WRITTEN REQUEST — Repeat exactly the lines between and including those that contain "0.30), 0.6, 0.2))" and "if empty is". Output no other line.

DATA EXTRACT —
[start]
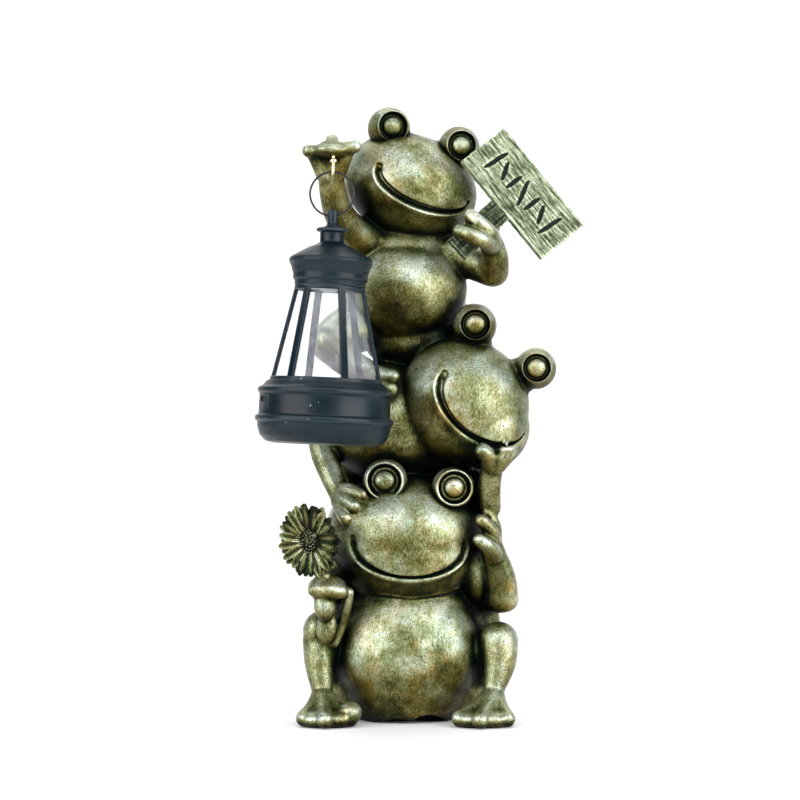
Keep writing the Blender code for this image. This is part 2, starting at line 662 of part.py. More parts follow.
def make_sign(finish):
    bm = bmesh.new()
    size = Matrix.Diagonal((SIGN_LENGTH, SIGN_WIDTH, SIGN_THICKNESS, 1.0))
    bmesh.ops.create_cube(bm, size=1.0, matrix=sign_matrix() @ size)
    sign = mesh_object("welcome_sign", bm, finish)
    size = (POST_WIDTH, POST_LENGTH, POST_THICKNESS)
    cut(sign, box_cutter("sign_post", size, sign_matrix() @ post_matrix()), "UNION")
    soften = sign.modifiers.new("worn_edges", "BEVEL")
    soften.width = SIGN_BEVEL * MM
    soften.segments = 1
    soften.limit_method = "ANGLE"
    strokes = bmesh.new()
    pitch = SIGN_LENGTH / (STROKE_COUNT + 2)
    for k in range(STROKE_COUNT):
        along = (k - (STROKE_COUNT - 1) / 2) * pitch
        lean = 18.0 if k % 2 else -14.0
        height = SIGN_WIDTH * (0.52 if k % 3 == 0 else 0.36)
        place = Matrix.Translation((along, 0.0, SIGN_THICKNESS / 2))
        place = place @ Matrix.Rotation(math.radians(lean), 4, "Z")
        size = Matrix.Diagonal((STROKE_WIDTH, height, 2 * STROKE_DEPTH, 1.0))
        bmesh.ops.create_cube(strokes, size=1.0, matrix=sign_matrix() @ place @ size)
    cut(sign, mesh_object("stroke_row", strokes))
    return sign


# The lantern

def turned(name, profile, sides, finish=None, closed=False):
    """A body turned about Z from points of radius and height."""
    bm = bmesh.new()
    corners = [bm.verts.new((radius, 0.0, height)) for radius, height in profile]
    edges = [bm.edges.new(pair) for pair in zip(corners, corners[1:])]
    if closed:
        edges.append(bm.edges.new((corners[-1], corners[0])))
    bmesh.ops.spin(
        bm, geom=corners + edges, cent=(0, 0, 0), axis=(0, 0, 1), angle=2 * math.pi, steps=sides,
        use_merge=True
    )
    bmesh.ops.remove_doubles(bm, verts=bm.verts, dist=0.001)
    made = mesh_object(name, bm, finish)
    shade_round(made)
    return made


def pane_radius(height):
    """Outer radius of the cage at a height up the lantern."""
    t = (height - PANE_FOOT_HEIGHT) / (PANE_TOP_HEIGHT - PANE_FOOT_HEIGHT)
    return PANE_FOOT_RADIUS + (PANE_TOP_RADIUS - PANE_FOOT_RADIUS) * t


def make_base(finish):
    profile = (
        (0.0, 0.0), (30.0, 0.0), (35.5, 1.2), (39.2, 5.0), (40.6, 10.0), (41.0, 13.2),
        (42.5, 13.9), (42.5, 16.6), (40.2, 17.4), (40.0, 30.0), (41.3, 31.2), (41.3, 33.6),
        (38.3, 35.0), (36.0, 37.9), (35.6, PANE_FOOT_HEIGHT - GAP), (0.0, PANE_FOOT_HEIGHT - GAP),
    )
    base = turned("lantern_base", profile, LANTERN_SIDES, finish)
    place = Matrix.Rotation(math.radians(SWITCH_BEARING), 4, "Z") @ Matrix.Translation((41.0, 0.0, 26.5))
    slot = box_cutter("switch_slot", SWITCH_SLOT, place)
    cut(base, slot)
    return base


def make_cap(finish):
    profile = (
        (0.0, PANE_TOP_HEIGHT + 3.0), (17.0, PANE_TOP_HEIGHT + 3.0), (18.0, PANE_TOP_HEIGHT + GAP),
        (21.6, PANE_TOP_HEIGHT + GAP), (21.8, 99.8), (22.8, 100.6), (22.9, 104.2), (24.2, 108.4),
        (25.7, 111.8), (25.2, 113.6), (14.0, 120.3), (7.4, 123.2), (7.4, 129.6),
        (9.8, 130.2), (9.8, 131.9), (4.6, 133.2), (STUB_RADIUS, 135.0), (STUB_RADIUS, STUB_TOP - 1.0),
        (2.4, STUB_TOP),
        (0.0, STUB_TOP),
    )
    cap = turned("lantern_cap", profile, CAP_SIDES, finish)
    hole = bmesh.new()
    turn = Matrix.Rotation(math.radians(90.0), 4, "Y")
    place = Matrix.Translation((0.0, 0.0, ring_hole_height())) @ turn
    rod(hole, STUB_HOLE_RADIUS, 6 * STUB_RADIUS, place)
    cut(cap, mesh_object("ring_hole", hole))
    return cap


def ring_hole_height():
    """Where the ring's lowest wire crosses the lantern's axis, with the wire at the top of the hole."""
    wire = RING_CENTRE[2] - RING_RADIUS - LANTERN_FOOT[2]
    return wire / math.cos(math.radians(LANTERN_LEAN)) - RING_SLACK


def make_cage(finish):
    """Six flat posts that lean in with the panes, between a low ring and a high one."""
    foot = PANE_FOOT_HEIGHT
    top = PANE_TOP_HEIGHT
    low_top = foot + CAGE_RING_HEIGHT
    high_foot = top - CAGE_RING_HEIGHT
    low = (
        (pane_radius(foot) - 2.0, foot), (pane_radius(foot), foot),
        (pane_radius(foot) - 0.4, low_top), (pane_radius(foot) - 2.4, low_top),
    )
    high = (
        (pane_radius(top) - 1.6, high_foot), (pane_radius(top) + 0.4, high_foot),
        (pane_radius(top) + 0.2, top), (pane_radius(top) - 2.0, top),
    )
    cage = turned("lantern_cage", low, LANTERN_SIDES, finish, closed=True)
    cut(cage, turned("upper_cage_ring", high, LANTERN_SIDES, closed=True), "UNION")
    lean = math.atan2(PANE_FOOT_RADIUS - PANE_TOP_RADIUS, top - foot)
    length = (top - foot - 1.0) / math.cos(lean)
    middle = (pane_radius(foot) + pane_radius(top)) / 2 - POST_BAR_DEPTH / 2
    stand = Matrix.Translation((middle, 0.0, (top + foot) / 2)) @ Matrix.Rotation(-lean, 4, "Y")
    for k in range(CAGE_POSTS):
        turn = Matrix.Rotation(math.radians(CAGE_FIRST_POST + 360.0 / CAGE_POSTS * k), 4, "Z")
        place = turn @ stand
        post = box_cutter("cage_post_%d" % (k + 1), (POST_BAR_DEPTH, POST_BAR_WIDTH, length), place)
        cut(cage, post, "UNION")
    return cage


def make_liner(finish):
    """A clear cone inside the posts, open at both ends."""
    foot = PANE_FOOT_HEIGHT + GAP
    top = PANE_TOP_HEIGHT - GAP
    outer = (pane_radius(foot) - LINER_INSET - GAP, pane_radius(top) - LINER_INSET - GAP)
    profile = (
        (outer[0] - LINER_WALL, foot), (outer[0], foot), (outer[1], top), (outer[1] - LINER_WALL, top),
    )
    return turned("lantern_panes", profile, LANTERN_SIDES, finish, closed=True)


def make_lens(finish):
    top = PANE_TOP_HEIGHT + 3.0 - GAP
    profile = (
        (0.0, top - LENS_HEIGHT), (4.0, top - LENS_HEIGHT + 0.4), (7.2, top - LENS_HEIGHT + 2.0),
        (LENS_RADIUS, top - LENS_HEIGHT + 4.4), (LENS_RADIUS, top), (0.0, top),
    )
    return turned("lantern_lens", profile, LENS_SIDES, finish)


def make_ring(finish):
    profile = []
    for k in range(6):
        angle = 2 * math.pi * k / 6
        profile.append((RING_RADIUS + RING_WIRE * math.cos(angle), RING_WIRE * math.sin(angle)))
    ring = turned("hanging_ring", profile, LANTERN_SIDES, finish, closed=True)
    ring.location = Vector(RING_CENTRE) * MM
    ring.rotation_euler = (math.radians(90.0), 0.0, 0.0)
    return ring


# The hook

def hook_shank_y():
    return RING_CENTRE[1] + HOOK_BEND


def make_hook(finish):
    """A wire hook: a shank let into the hand, bent forward and up under the ring."""
    bend_z = RING_CENTRE[2] + RING_RADIUS - RING_WIRE - GAP - HOOK_WIRE + HOOK_BEND
    route = [(HOOK_TOP - GAP, hook_shank_y()), (bend_z + 3.0, hook_shank_y())]
    for k in range(9):
        angle = math.pi * k / 8
        route.append((bend_z - HOOK_BEND * math.sin(angle), RING_CENTRE[1] + HOOK_BEND * math.cos(angle)))
    route.append((bend_z + 2.5, RING_CENTRE[1] - HOOK_BEND))
    curve = bpy.data.curves.new("hook_wire", "CURVE")
    curve.dimensions = "3D"
    curve.bevel_depth = HOOK_WIRE * MM
    curve.bevel_resolution = 1
    curve.use_fill_caps = True
    spline = curve.splines.new("POLY")
    spline.points.add(len(route) - 1)
    for point, (z, y) in zip(spline.points, route):
        point.co = (HOOK_X * MM, y * MM, z * MM, 1.0)
    wire = bpy.data.objects.new("hook_wire", curve)
    bpy.context.scene.collection.objects.link(wire)
    mesh = evaluated_mesh(wire)
    bpy.data.objects.remove(wire, do_unlink=True)
    bm = bmesh.new()
    bm.from_mesh(mesh)
    bmesh.ops.remove_doubles(bm, verts=bm.verts, dist=1e-6)
    bm.transform(Matrix.Scale(1 / MM, 4))
    hook = mesh_object("lantern_hook", bm, finish)
    collar = bmesh.new()
    middle = HOOK_COLLAR_BOTTOM + HOOK_COLLAR_HEIGHT / 2
    place = Matrix.Translation((HOOK_X, hook_shank_y(), middle))
    rod(collar, HOOK_COLLAR_RADIUS, HOOK_COLLAR_HEIGHT, place)
    cut(hook, mesh_object("hook_collar", collar), "UNION")
    return hook


def make_lantern():
    slate = material("dark_slate_plastic", (0.018, 0.026, 0.032), 0.45, 0.0)
    clear = material("clear_plastic", (0.85, 0.88, 0.92), 0.08, 0.0, 0.3)
    hanger = bpy.data.objects.new("lantern_axis", None)
    bpy.context.scene.collection.objects.link(hanger)
    hanger.location = Vector(LANTERN_FOOT) * MM
    hanger.rotation_euler = (0.0, math.radians(LANTERN_LEAN), 0.0)
    for maker in (make_base, make_cap, make_cage):
        maker(slate)
    for maker in (make_liner, make_lens):
        maker(clear)
    for made in bpy.data.objects:
        if made.name.startswith(("lantern_", "switch_slot", "ring_hole", "upper_cage", "cage_post")):
            if made is not hanger:
                made.parent = hanger
    make_ring(material("black_wire", (0.01, 0.011, 0.013), 0.35, 1.0))


def main():
    clear_scene()
    gold = material("antique_gold_paint", (0.23, 0.21, 0.10), 0.42, 0.7)
    make_casting(gold)
    make_sign(material("painted_plank", (0.42, 0.43, 0.30), 0.6, 0.2))
    make_lantern()
    make_hook(material("gold_wire", (0.8, 0.62, 0.28), 0.25, 1.0))


main()
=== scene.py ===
import math

import bmesh
import bpy
import numpy as np
from mathutils import Euler, Matrix, Vector
from mathutils.bvhtree import BVHTree


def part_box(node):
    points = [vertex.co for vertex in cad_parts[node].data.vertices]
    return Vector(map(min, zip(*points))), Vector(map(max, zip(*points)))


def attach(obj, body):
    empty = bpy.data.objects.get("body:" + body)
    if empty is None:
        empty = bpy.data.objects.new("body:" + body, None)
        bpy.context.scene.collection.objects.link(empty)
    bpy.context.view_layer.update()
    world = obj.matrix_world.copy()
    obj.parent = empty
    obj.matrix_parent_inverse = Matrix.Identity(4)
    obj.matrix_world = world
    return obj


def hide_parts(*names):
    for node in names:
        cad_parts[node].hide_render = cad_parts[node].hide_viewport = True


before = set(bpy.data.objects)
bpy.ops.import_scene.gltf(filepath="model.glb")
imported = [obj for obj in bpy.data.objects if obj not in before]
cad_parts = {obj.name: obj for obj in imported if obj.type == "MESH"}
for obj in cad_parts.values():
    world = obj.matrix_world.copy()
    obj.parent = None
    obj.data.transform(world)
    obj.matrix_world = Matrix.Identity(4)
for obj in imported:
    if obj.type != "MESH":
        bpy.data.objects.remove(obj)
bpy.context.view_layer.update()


# The three frogs. The real piece is one thin casting of resin from a rubber mould. Each frog sits
# on the head of the one below, and the hands, toes and stem are all part of the same skin.
# It is modelled in overlapping lumps, as a sculptor adds clay, then given one skin.
MM = 0.001
CAST_SKIN = 1.15
CAST_SOFTENING = 5
CAST_TRIANGLES = 150000
LIMB_SIDES = 20
LIMB_STEPS = 6
TIP_RINGS = 4

# Sizes are in millimetres and turns in degrees. A head is its centre, half sizes, roll and yaw,
# an eye its x, y, z, radius and yaw, and a lump its centre, half sizes and roll
HEADS = {
    "bottom": ((-2, -7, 118), (51, 43, 39), 4.5, 4),
    "middle": ((36, -13, 202.5), (42.5, 38, 39.5), 36, 14),
    "top": ((1.5, -9, 340), (43.5, 38, 33), 18, 9),
}
EYES = {
    "bottom": ((-14.1, -30, 152.8, 13.8, -4), (28.3, -30, 148.5, 13.3, 6)),
    "middle": ((42.2, -22, 250.8, 13.9, 0), (80.6, -22, 223.6, 13.2, 1)),
    "top": ((-12, -22, 375.1, 13.6, 16), (32.2, -20, 363.5, 13.2, 10)),
}
BODIES = [
    ((-14, -4, 44), (33, 36, 42), 0), ((13, -4, 44), (33, 36, 42), 0),
    ((-1, 0, 30), (42, 42, 43), 0), ((-1, 0, 40), (45.3, 44, 46), 0),
    ((-1, 1, 46), (45.4, 43.5, 53), 0), ((-1, 3, 62), (43.5, 39, 38), 0),
    ((-36, -44, 9), (7.5, 8, 7), 0), ((-1, 8, 20), (54, 30, 34), 0),
    ((-2, -9, 108), (46, 40.5, 35.5), 4.5),
    ((-52, -41, 76), (7, 7, 10.5), 0), ((-55, -22, 58), (11.5, 11, 12.5), 0),
    ((-51, -37, 61), (6.5, 4, 11.5), 5), ((42.5, -53, 308.5), (10, 3.4, 7), 38),
    ((2, 14, 58), (58, 26, 50), 0), ((44, -4, 100), (13, 22, 26), 0),
    ((-40, -2, 96), (13, 22, 20), 0), ((-50.5, -38, 86.5), (12.3, 11, 8), 0),
    ((50, -38, 4.5), (17, 15, 6.5), 0), ((-50, -38, 4.5), (17, 15, 6.5), 0),
    ((-12, 3, 190), (45, 36, 39), 10), ((20, 8, 186), (34, 30, 34), 0),
    ((49.8, -14, 186.5), (27.6, 31, 27), 0),
    ((-2, 0, 275), (40, 37, 34.5), 0), ((-1, 4, 296), (34, 30, 26), 0),
    ((4, 10, 246), (34, 28, 24), 0), ((-47.5, -61, 355.8), (12.5, 11.5, 5), 0),
    ((47.5, -40, 309), (9.5, 6.5, 10), -30), ((-47, -55, 358), (9.5, 6, 5.5), 0),
]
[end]
WRITTEN ANSWER —
    make_sign(material("painted_plank", (0.42, 0.43, 0.30), 0.6, 0.2))
    make_lantern()
    make_hook(material("gold_wire", (0.8, 0.62, 0.28), 0.25, 1.0))


main()
=== scene.py ===
import math

import bmesh
import bpy
import numpy as np
from mathutils import Euler, Matrix, Vector
from mathutils.bvhtree import BVHTree


def part_box(node):
    points = [vertex.co for vertex in cad_parts[node].data.vertices]
    return Vector(map(min, zip(*points))), Vector(map(max, zip(*points)))


def attach(obj, body):
    empty = bpy.data.objects.get("body:" + body)
    if empty is None:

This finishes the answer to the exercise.